Voilà aujourd'hui 40 ans, les militaires portugais faisaient tomber la dictature de l'Etat Nouveau. Sans sang, ni heurts, la Révolution des Œillets allait mener le Portugal sur la voie de la démocratie. Antonio Oliveira Salazar avait plongé son pays dans l'autarcie depuis 1933. Et certains fantômes continuent de cohabiter avec les fantasmes. Le football faisait partie intégrante de ce système et un doute ne cesse d’attiser les débats et les haines : quel était le club de Salazar ? Une question bien plus simple que sa réponse...

Le mythe Benfica

Derrière cette interrogation polémique se cache encore et toujours les éternelles guerres clubistiques.
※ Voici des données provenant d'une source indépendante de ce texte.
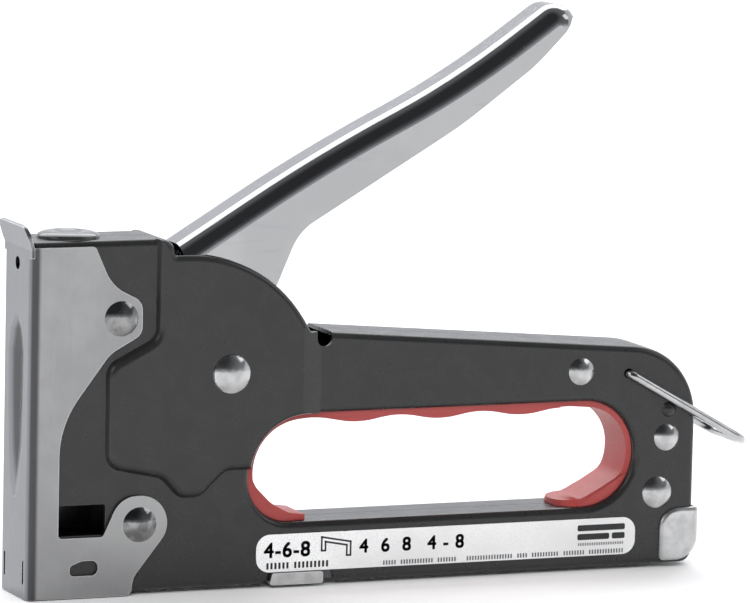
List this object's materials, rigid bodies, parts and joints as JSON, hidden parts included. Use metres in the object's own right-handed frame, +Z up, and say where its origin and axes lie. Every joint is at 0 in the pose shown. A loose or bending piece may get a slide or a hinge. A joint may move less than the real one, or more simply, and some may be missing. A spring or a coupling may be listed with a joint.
{
  "type": "staple gun",
  "caption": "Hand staple gun: two stamped steel shells with a finger opening, squeeze lever on top, wrap-around nose plate, wire latch bail and pull-out staple magazine.",
  "frame": {"origin": "centre of the overall box in X and Y, at the bottom of the nose plate, which is the lowest point", "axes": "+X from the nose to the rear, along the grip; +Y to the tool's right side, with 0 on the seam between the two shells; +Z up, away from the work"},
  "size_m": [0.1644, 0.0204, 0.1202],
  "materials": {
    "shell_paint": "satin dark grey powder coat",
    "zinc_plate": "zinc plated, fine vertical grain",
    "lever_chrome": "bright chrome plate",
    "nickel": "bright nickel rivet",
    "steel": "plain steel",
    "spring_steel": "oiled spring steel",
    "bail_wire": "plated wire",
    "liner_red": "soft matt red",
    "bumper_rubber": "black rubber",
    "tab_zinc": "zinc plated tab",
    "pusher_plastic": "black moulded plastic",
    "staple_wire": "galvanised staple wire",
    "label_paper": "white printed film"
  },
  "bodies": {
    "body": {"right_shell": "shell_paint", "left_shell": "shell_paint", "nose_plate": "zinc_plate", "blade_guide": "steel", "spring_cap": "shell_paint", "spring_guide": "steel", "main_spring": "spring_steel", "bumper": "bumper_rubber", "bumper_bracket": "steel", "pivot_rivet": "nickel", "upper_nose_rivet": "nickel", "lower_nose_rivet": "nickel", "rear_rivets": "nickel", "rear_spacers": "steel", "grip_liner": "liner_red", "label": "label_paper", "magazine_track": "tab_zinc", "keeper_clip": "tab_zinc", "staple_strip": "staple_wire"},
    "squeeze_lever": {"lever": "lever_chrome", "lifter_arm": "steel", "lifter_pin": "steel", "pivot_bushes": "steel", "return_spring": "spring_steel"},
    "hammer": {"plunger": "steel", "driver_blade": "steel"},
    "wire_bail": {"bail": "bail_wire"},
    "magazine": {"magazine_rail": "tab_zinc", "rail_tab": "tab_zinc", "pusher_rod": "steel", "pusher_spring": "spring_steel"},
    "follower": {"pusher": "pusher_plastic"}
  },
  "joints": [
    {"name": "lever_hinge", "type": "hinge", "parent": "body", "child": "squeeze_lever", "pos_m": [-0.03681, 0, 0.0454], "axis": [0, 1, 0], "range_deg": [0, 34], "stiffness_Nm_per_rad": 0.6, "springref_deg": -14.32},
    {"name": "plunger_slide", "type": "slide", "parent": "body", "child": "hammer", "axis": [0, 0, 1], "range_m": [0, 0.017], "deforming": ["main_spring"]},
    {"name": "bail_hinge", "type": "hinge", "parent": "body", "child": "wire_bail", "pos_m": [0.05379, 0, 0.0419], "axis": [0, -1, 0], "range_deg": [0, 150]},
    {"name": "magazine_slide", "type": "slide", "parent": "body", "child": "magazine", "axis": [1, 0, 0], "range_m": [0, 0.09]},
    {"name": "pusher_slide", "type": "slide", "parent": "magazine", "child": "follower", "axis": [1, 0, 0], "range_m": [0, 0.05], "stiffness_N_per_m": 60, "springref_m": -0.03, "deforming": ["pusher_spring"]}
  ],
  "couplings": [
    {"joint": "plunger_slide", "follows": "lever_hinge", "m_per_rad": 0.028559}
  ]
}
Dans le nord, il se dit que Salazar était benfiquiste. Les nombreuses conquêtes du SLB durant la période de l’Etat Nouveau ont cultivé ce mythe qui n’a pas de réel fondement. La finale de la Coupe du Portugal de 1969 a alimenté cette croyance. Les Lisboètes allaient s’imposer (2-1 a.p.) dans ce qui allait être la rencontre la plus politisée du pays mais aussi celle qui traduit le mieux l’agonie prochaine de sa dictature. Les Etudiants se faisaient le relais de la lutte antifasciste et revendiquaient plus de démocratie, notamment dans l’enseignement. La fac de Coimbra s’était mise en grève. La répression fut violente.
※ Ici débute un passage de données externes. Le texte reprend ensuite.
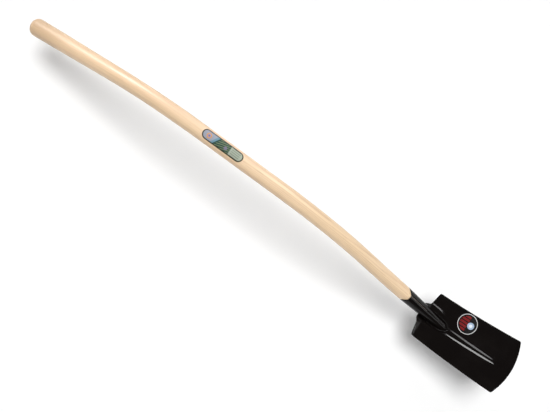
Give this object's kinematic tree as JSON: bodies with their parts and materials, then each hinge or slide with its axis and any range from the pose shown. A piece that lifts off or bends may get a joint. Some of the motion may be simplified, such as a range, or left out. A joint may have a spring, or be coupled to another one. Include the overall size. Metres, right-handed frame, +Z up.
{
  "type": "trenching spade",
  "caption": "Trenching spade with a narrow dished steel blade, an open-seam tapered socket welded to its face and a long bent ash handle.",
  "frame": {"origin": "on the floor under the middle of the bounding box of the tool as it lies face up", "axes": "+X from the grip end towards the cutting edge, +Z up off the floor the tool lies on, +Y to the side of the blade that touches the floor"},
  "size_m": [1.409, 0.1478, 0.1894],
  "materials": {
    "ash_wood": "clear lacquer, semi-gloss",
    "black_enamel": "glossy black enamel on sheet steel",
    "handle_label_print": null,
    "blade_sticker_print": null
  },
  "bodies": {
    "root": {"handle": "ash_wood", "socket": "black_enamel", "blade": "black_enamel", "face_weld": "black_enamel", "heel_weld": "black_enamel", "socket_rivet": "black_enamel", "handle_label": "handle_label_print", "blade_sticker": "blade_sticker_print"}
  },
  "joints": []
}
Les joueurs de l’Académica se pointaient sur le terrain en blanc ou leur cap en berne, signes de deuil et de protestations pour les étudiants. Leur leader et meilleur buteur, Artur Jorge, fut privé de cette rencontre. Le hasard - et l’armée - a appelé le futur joueur… du Benfica en ce 22 juin afin qu’il honore son service militaire. Les anti-Benfiquistes se saisirent de cet épisode pour enrichir leur thèse. Plus qu’une volonté d’aider le Benfica, Marcello Caetano, qui avait succédé au très fatigué – et fatigant - Salazar, aurait été motivé par l’envie d’éviter la gloire aux jeunes rebelles. Dans les faits, le Benfica est l’équipe ayant remporté le plus de titres durant la dictature de l’Etat Nouveau. Mais cette dernière se divise en plusieurs phases. Avec une mainmise plus ou moins forte sur les divers secteurs sociaux, économiques et culturels. Le sport en faisait partie. Pas toujours intégrante…
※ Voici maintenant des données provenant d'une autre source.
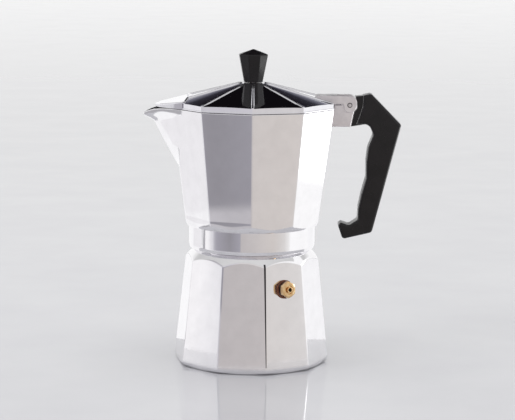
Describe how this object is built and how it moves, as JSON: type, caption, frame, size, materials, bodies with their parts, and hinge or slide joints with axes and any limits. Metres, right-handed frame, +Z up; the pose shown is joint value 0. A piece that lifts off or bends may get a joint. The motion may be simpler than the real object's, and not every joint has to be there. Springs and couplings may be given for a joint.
{
  "type": "stovetop moka pot",
  "caption": "Stovetop coffee maker: faceted boiler with relief valve, screwed collector with spout, hinged lid with knob, and side handle.",
  "frame": {"origin": "centre of the boiler's flat base, on the surface that it stands on", "axes": "+Z up along the pot's axis, +X towards the handle, -X towards the spout, +Y across the pot, away from the side that carries the valve"},
  "size_m": [0.1737, 0.1128, 0.2111],
  "materials": {
    "polished_aluminium": "mirror polished casting",
    "lid_aluminium": "mirror polished casting",
    "pressed_aluminium": "satin, pressed sheet",
    "cast_aluminium": "as cast, matt",
    "brass": "turned",
    "steel": "bright drawn",
    "black_plastic": "moulded, semi-gloss",
    "silicone": "matt",
    "fibre": "pressed fibre, matt"
  },
  "bodies": {
    "boiler": {"boiler": "polished_aluminium", "valve_seal": "fibre", "valve_body": "brass", "valve_cap": "brass", "valve_spring": "steel"},
    "relief_plunger": {"valve_plunger": "steel"},
    "funnel": {"funnel": "pressed_aluminium", "funnel_screen": "pressed_aluminium"},
    "gasket": {"gasket": "silicone"},
    "filter_plate": {"filter_plate": "pressed_aluminium"},
    "collector": {"collector": "polished_aluminium", "column": "cast_aluminium", "handle": "black_plastic", "hinge_pin": "steel"},
    "lid": {"lid": "lid_aluminium", "knob": "black_plastic", "knob_insert": "brass", "knob_screw": "steel", "knob_washer": "steel"}
  },
  "joints": [
    {"name": "relief_plunger_slide", "type": "slide", "parent": "boiler", "child": "relief_plunger", "axis": [0.4883, -0.8667, 0.1022], "range_m": [0, 0.0015], "stiffness_N_per_m": 900, "springref_m": -0.001, "deforming": ["valve_spring"]},
    {"name": "funnel_lift", "type": "slide", "parent": "boiler", "child": "funnel", "axis": [0, 0, 1], "range_m": [0, 0.085]},
    {"name": "collector_lift", "type": "slide", "parent": "funnel", "child": "gasket", "axis": [0, 0, 1], "range_m": [0, 0.04]},
    {"name": "collector_rise", "type": "slide", "parent": "gasket", "child": "filter_plate", "axis": [0, 0, 1], "range_m": [0, 0.0091]},
    {"name": "collector_turn", "type": "hinge", "parent": "filter_plate", "child": "collector", "pos_m": [0, 0, 0.086], "axis": [0, 0, 1], "range_deg": [0, 810]},
    {"name": "lid_hinge", "type": "hinge", "parent": "collector", "child": "lid", "pos_m": [0.0646, 0, 0.1748], "axis": [0, 1, 0], "range_deg": [0, 95]}
  ],
  "couplings": [
    {"joint": "collector_rise", "follows": "collector_turn", "m_per_rad": 0.00063662}
  ]
}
Le Benfica a conquis la plupart des titres décernés dans les années 60 (sept Championnats, quatre Coupes nationales), années faibles du régime salazariste, dont le leader n’allait pas tarder à s’éteindre (il a quitté ses fonctions de Président du Conseil des Minitres en 1968 et est décédé en 1970.) Les guerres coloniales avaient plongé le pays dans une profonde crise. L’empire portugais s’effritait. En cette période, le SLB était alors l’équipe la plus forte du Portugal. Et pas que. Les conquêtes en Coupe des Clubs Champions en 1961 et 1962 illustraient la puissance de l’équipe alors entraînée par Bela Guttman.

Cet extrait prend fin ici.